Lenders use it too: mortgage and loan underwriting is built on your income-to-obligation ratios, so a bloated recurring-expense line directly shrinks what you can borrow.
Cutting the big three vs cutting lattes
The math on small luxuries is honest but small: a $5.50 latte every workday is about $121 a month. Cutting it entirely moves a $6,545 budget by under 2%. The big three (housing, transportation, food) were $4,147 a month combined in 2024 (BLS), so a 10% cut there beats eliminating coffee several times over.
- Housing ($2,189/mo average, 2024 BLS): the only lever with four-digit potential. A roommate, a smaller unit at lease renewal, or relocating one ring further out routinely saves $300 to $800 a month in high-cost metros. Singles averaging $1,588 a month on housing (2024 BLS) have the most to gain from sharing.
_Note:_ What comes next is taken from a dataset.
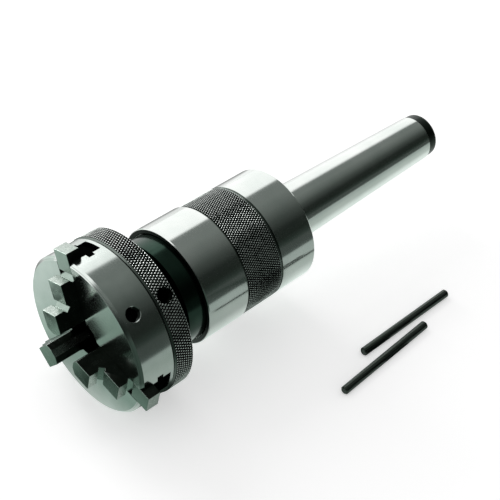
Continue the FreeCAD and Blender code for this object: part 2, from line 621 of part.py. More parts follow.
housing_clip_x = X_FRONT_BEARING + FRONT_BEARING_WIDTH + SLIDE_GAP
save("housing_circlip", open_ring(housing_clip_x, FRONT_BORE_R - CIRCLIP_BAND,
                                  FRONT_BORE_R + CIRCLIP_DEPTH - SLIDE_GAP, 90.0))
spindle_clip_x = X_REAR_BEARING - CIRCLIP_WIDTH - SLIDE_GAP
save("spindle_circlip", open_ring(spindle_clip_x, REAR_SHAFT_R - 0.5 + SEAT_GAP,
                                  REAR_SHAFT_R + CIRCLIP_BAND, 90.0))
save("dust_seal", ring(X_TUBE_FRONT - SEAL_WIDTH, X_TUBE_FRONT, SHOULDER_R + AIR_GAP,
                       FRONT_BORE_R - SEAT_GAP, 0.2))

save("spindle", spindle())
save("chuck_body", chuck_body())
save("back_plate", back_plate())
save("back_plate_screws", back_plate_screws())
save("scroll_ring", scroll_ring())
for number in range(JAWS):
    save("jaw_%d" % (number + 1), jaw(number))
for number, (place, turn) in enumerate(zip(BAR_MIDDLES, BAR_TURNS)):
    save("tommy_bar_%d" % (number + 1), tommy_bar(place, turn))
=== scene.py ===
# %% [markdown]
# A revolving centre with a small three jaw chuck, dressed for a studio picture.
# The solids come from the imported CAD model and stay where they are; this file adds the finishes,
# the diamond knurling, the floor, the light and the camera. The frame is the CAD's: +X runs
# along the turning axis towards the jaws, and +Z is up. Blender counts in metres, so a length
# that is written in millimetres is multiplied by MM.

# %% Load the solids
import json
import math
import bmesh
import bpy
from mathutils import Matrix, Vector


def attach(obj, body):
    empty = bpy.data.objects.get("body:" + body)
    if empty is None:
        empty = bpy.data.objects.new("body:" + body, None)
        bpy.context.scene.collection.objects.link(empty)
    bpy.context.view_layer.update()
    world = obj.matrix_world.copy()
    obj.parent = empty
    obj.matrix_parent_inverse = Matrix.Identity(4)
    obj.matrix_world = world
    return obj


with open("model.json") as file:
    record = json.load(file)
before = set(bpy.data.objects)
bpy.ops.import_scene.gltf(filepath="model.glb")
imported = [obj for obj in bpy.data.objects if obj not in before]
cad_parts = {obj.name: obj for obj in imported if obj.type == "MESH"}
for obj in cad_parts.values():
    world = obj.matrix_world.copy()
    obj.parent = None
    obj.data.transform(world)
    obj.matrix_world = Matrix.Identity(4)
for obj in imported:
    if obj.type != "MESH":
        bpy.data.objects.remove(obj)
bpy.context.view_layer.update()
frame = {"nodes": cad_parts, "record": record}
solids = frame["nodes"]
MM = 0.001

# %% [markdown]
# Two helpers serve every material. Colours are written as sRGB hex, as a paint shop would, and
# one function turns them linear, which is what the shader works in. The other adds one node
# with its settings, its ramp stops and its links, so a material reads as a list of its nodes.

# %% Colour and node helpers
def linear(hex_colour):
    """Turns a colour such as "#8f948f" into linear red, green, blue and alpha."""
    channels = [int(hex_colour[i:i + 2], 16) / 255 for i in (1, 3, 5)]
    bent = [c / 12.92 if c <= 0.04045 else ((c + 0.055) / 1.055) ** 2.4 for c in channels]
    return (bent[0], bent[1], bent[2], 1.0)


def add(tree, kind, inputs=None, stops=None, **settings):
    """Adds one node; each input is a value, a node whose first output feeds it, or an output."""
    node = tree.nodes.new(kind)
    for name, value in settings.items():
        setattr(node, name, value)
    for name, value in (inputs or {}).items():
        if isinstance(value, bpy.types.Node):
            value = next(output for output in value.outputs if output.enabled)
        if isinstance(value, bpy.types.NodeSocket):
            tree.links.new(value, node.inputs[name])
        else:
            node.inputs[name].default_value = value
    if stops:
        points = node.color_ramp.elements
        while len(points) < len(stops):
            points.new(0.5)
        for point, (place, hex_colour) in zip(points, stops):
            point.position = place
            point.color = linear(hex_colour)
    return node


print("steel grey in linear:", [round(c, 3) for c in linear("#cfd3d1")[:3]])

# %% [markdown]
# The camera looks down on the chuck's face from the front, right and above. Its place and its
# lens come from the ellipses that the round edges make in the picture: all of them share one
# axis, so together they fix the viewpoint. An empty aimed by hand could never be this exact.

# %% Camera
CAMERA_AT = Vector((287.055, 277.199, 315.001)) * MM
CAMERA_RIGHT = Vector((-0.725065, 0.688680, 0.0))
CAMERA_UP = Vector((-0.443560, -0.466995, 0.764964))
SENSOR = 36.0
FOCAL_PIXELS = 1236.364
PICTURE_WIDTH = 500
LENS = FOCAL_PIXELS / PICTURE_WIDTH * SENSOR

camera_data = bpy.data.cameras.new("camera")
camera_data.sensor_width = SENSOR
camera_data.lens = LENS
camera_data.clip_start = 0.01
camera_data.clip_end = 20.0
camera = bpy.data.objects.new("camera", camera_data)
bpy.context.scene.collection.objects.link(camera)
turn = Matrix((CAMERA_RIGHT, CAMERA_UP, CAMERA_RIGHT.cross(CAMERA_UP))).transposed()
camera.matrix_world = Matrix.Translation(CAMERA_AT) @ turn.to_4x4()
bpy.context.scene.camera = camera
bpy.context.scene.view_settings.view_transform = "Standard"
print("lens", round(LENS, 2), "mm from", [round(c, 3) for c in CAMERA_AT])

# %% [markdown]
# Polished steel has hardly any colour of its own: it shows the room. The room here is a white
# sheet under the object, a tall white window behind it on the left, a dim grey ceiling, and
# a dark gap on the right where the sheet ends. A ring of gradient stops round the turning axis
# gives the window, ceiling and gap; the camera itself sees plain white.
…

- Transportation ($1,110/mo average, 2024 BLS): the second car is the lever. AAA put the full cost of owning a new vehicle at roughly $12,300 a year in its 2024 Your Driving Costs study, about $1,025 a month with depreciation, insurance, fuel, and maintenance included. Dropping to one car, buying used, or keeping a paid-off car longer captures most of it.
- Food ($848/mo average, 2024 BLS): the restaurant line is the soft target. Halving the average $329 a month of food away from home saves about $165 a month without touching groceries. To pressure-test the grocery side for your household size, use the grocery budget calculator.
The honest ranking: one successful housing decision outweighs a year of latte discipline. Small cuts still help, but only after the structural ones, because willpower-based cuts tend to rebound while structural ones (smaller rent, one car) keep paying every month automatically.